Starbucks coffee is a hot favourite among the young and old alike. A steaming cuppa or a frothy chilled shake can surely make ones troubles temporarily vanish. But generally, Starbucks coffee is not a necessity when it comes to consumption. A necessity can be defined as something which is important for existence. If a large (or Venti as they call it) cup of Starbucks coffee were previously priced at an average of $4.50 and suddenly increases to $7.00 per cup, there will be tremendous fall in demand. This can be explained with the help of the following reason:

  • Nature of the Commodity: Firstly, since Starbucks coffee isn’t important for one’s very existence (it’s not like somebody dies if denied a cup of Starbucks coffee), people who find it difficult to afford the expensive coffee will just opt out of the Starbucks demand market. This means that they stop demanding for Starbucks coffee and demand drops. Thus, price elasticity of demand for Starbucks coffee is relatively elastic.
  • Availability of Substitutes: Secondly, Starbucks has a number of competitors offering close substitutes of the product. If coffee is very important for someone (relative to a person’s taste and preference) then he or she will simply walk out of Starbucks and head to one of its competitors to grab a cup of coffee at a lower price. Thus, price elasticity of demand for Starbucks coffee is relatively elastic. Had Starbucks been a monopoly in the coffee industry, there wouldn’t have been close substitutes than consumers wouldn’t leave Starbucks so easily.

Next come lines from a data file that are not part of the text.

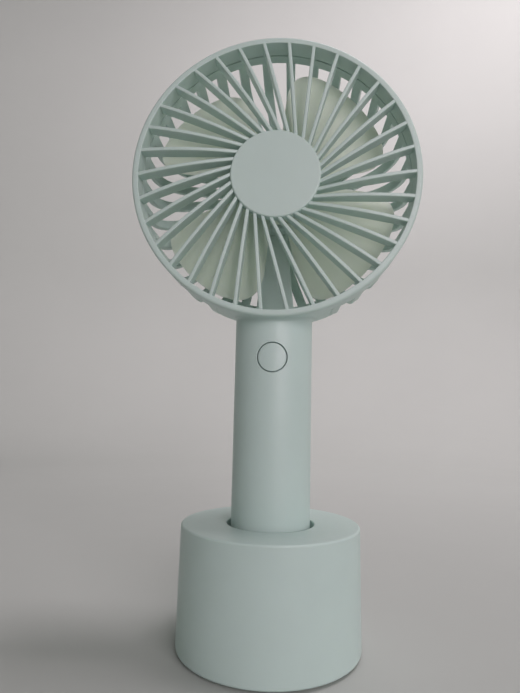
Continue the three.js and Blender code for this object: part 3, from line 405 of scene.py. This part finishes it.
def bump(tree, shader, height, strength, distance):
    node = tree.nodes.new("ShaderNodeBump")
    node.inputs["Strength"].default_value = strength
    node.inputs["Distance"].default_value = distance
    tree.links.new(height, node.inputs["Height"])
    tree.links.new(node.outputs["Normal"], shader.inputs["Normal"])


def linear(red, green, blue):
    """A display colour, 0 to 255, as linear light."""
    return tuple(((c / 255 + 0.055) / 1.055) ** 2.4 for c in (red, green, blue))


def shifted(colour, factor):
    return tuple(min(1.0, c * factor) for c in colour)


def surface(name, colour, roughness, variation=0.04, patch=60, grain=2600, grain_height=0.25,
            metallic=0.0, subsurface=0.0, stretch=None):
    """Moulded or finished stock: soft colour patches, uneven gloss and a fine grain."""
    material, tree, shader, where = nodes_of(name)
    if stretch:
        mapping = tree.nodes.new("ShaderNodeMapping")
        mapping.inputs["Scale"].default_value = stretch
        tree.links.new(where, mapping.inputs["Vector"])
        where = mapping.outputs["Vector"]
    patches = noise(tree, where, patch, 4.0, 0.55)
    dark, light = shifted(colour, 1 - variation), shifted(colour, 1 + variation)
    tree.links.new(ramp(tree, patches, [(0.3, dark), (0.7, light)]), shader.inputs["Base Color"])
    gloss = noise(tree, where, patch * 9, 3.0)
    tree.links.new(spread(tree, gloss, roughness - 0.05, roughness + 0.06), shader.inputs["Roughness"])
    bump(tree, shader, noise(tree, where, grain, 2.0), grain_height, 0.00004)
    shader.inputs["Metallic"].default_value = metallic
    if subsurface:
        shader.inputs["Subsurface Weight"].default_value = subsurface
        shader.inputs["Subsurface Radius"].default_value = (1.0, 1.0, 0.8)
        shader.inputs["Subsurface Scale"].default_value = 0.0012
    return material


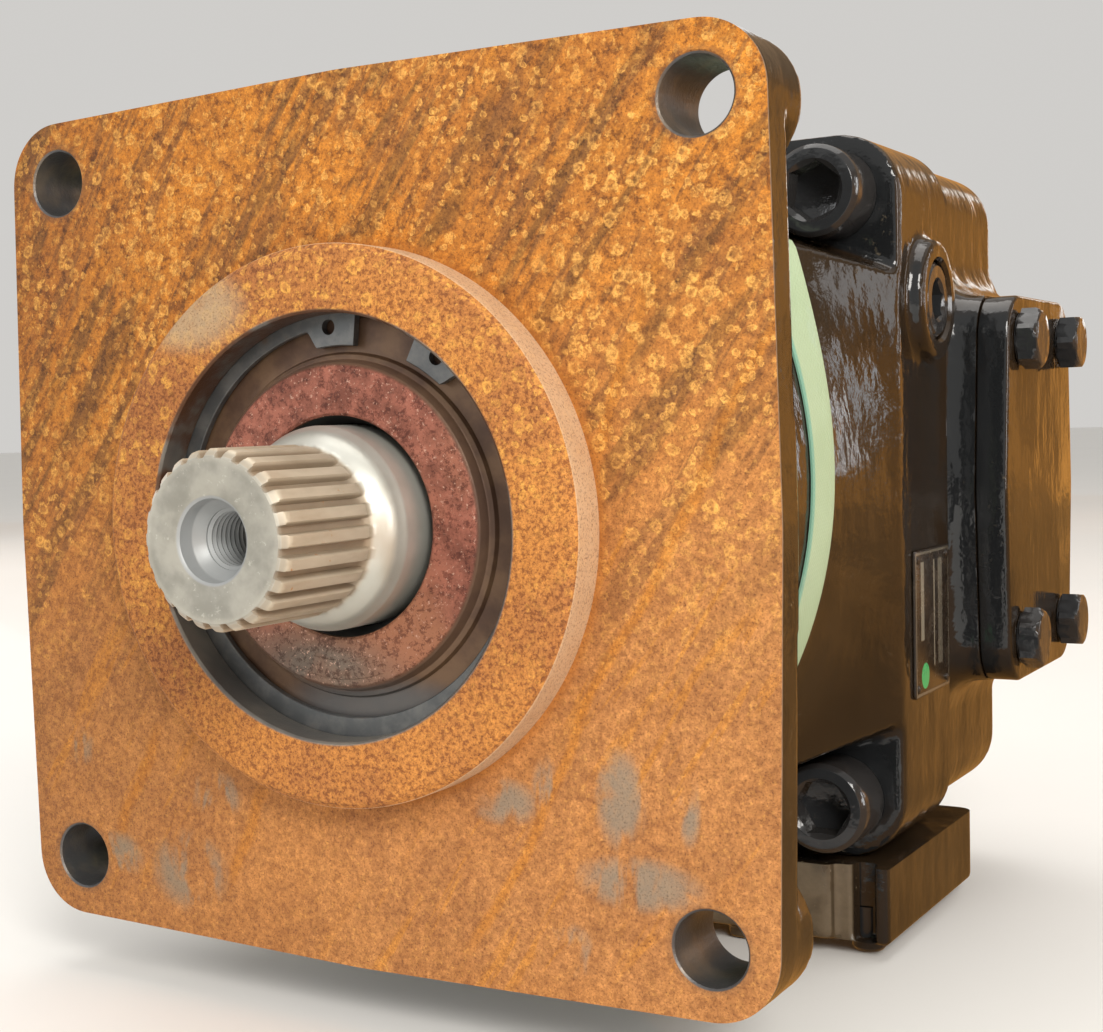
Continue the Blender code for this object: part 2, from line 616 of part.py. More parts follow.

  • Income Level: Another very important determinant is the income level. People who are very rich do not really care whether the coffee prices increases to $7.00 or $70.00. If their preferences call for it, they’ll keep consuming Starbucks coffee anyway, But for low or middle income consumers, even a slight price change matters and those consumers search for satisfying the same utility at lower prices. Thus there will be a major drop in low to middle income consumers. Here the elasticities differ for the two income groups. For the rich, price elasticity of demand is relatively inelastic as there is not much change in quantity demanded due to change in price. But for low to middle income consumers, demand is relatively elastic as demand drops sharply with an increase in price.
  • Number of Uses: Had Starbucks coffee had more number of uses than just one, then the demand would not have dropped as much. Even if the price increased, the commodity could be put to other uses and one would receive value for money. But since Starbucks coffee is just meant for consumption as a beverage, demand declines sharply as price increases.
  • Habits of consumers: This is one factor that will try going against rational decisions of consumers. Rationally, when price increases, demand should fall. But if there are consumers who are too loyal to Starbucks and it’s a habit for them to consume Starbucks coffee, then demand will be relatively inelastic and wouldn’t drop much with increase in price.

Therefore in conclusion, GENERALLY the price elasticity of demand for Starbucks is relatively elastic with a flatter downward sloping demand curve. But, there can be a few exceptions (High Income, Habits) for which the price elasticity of demand for Starbucks can also be relatively inelastic, with a steeper downward sloping demand curve.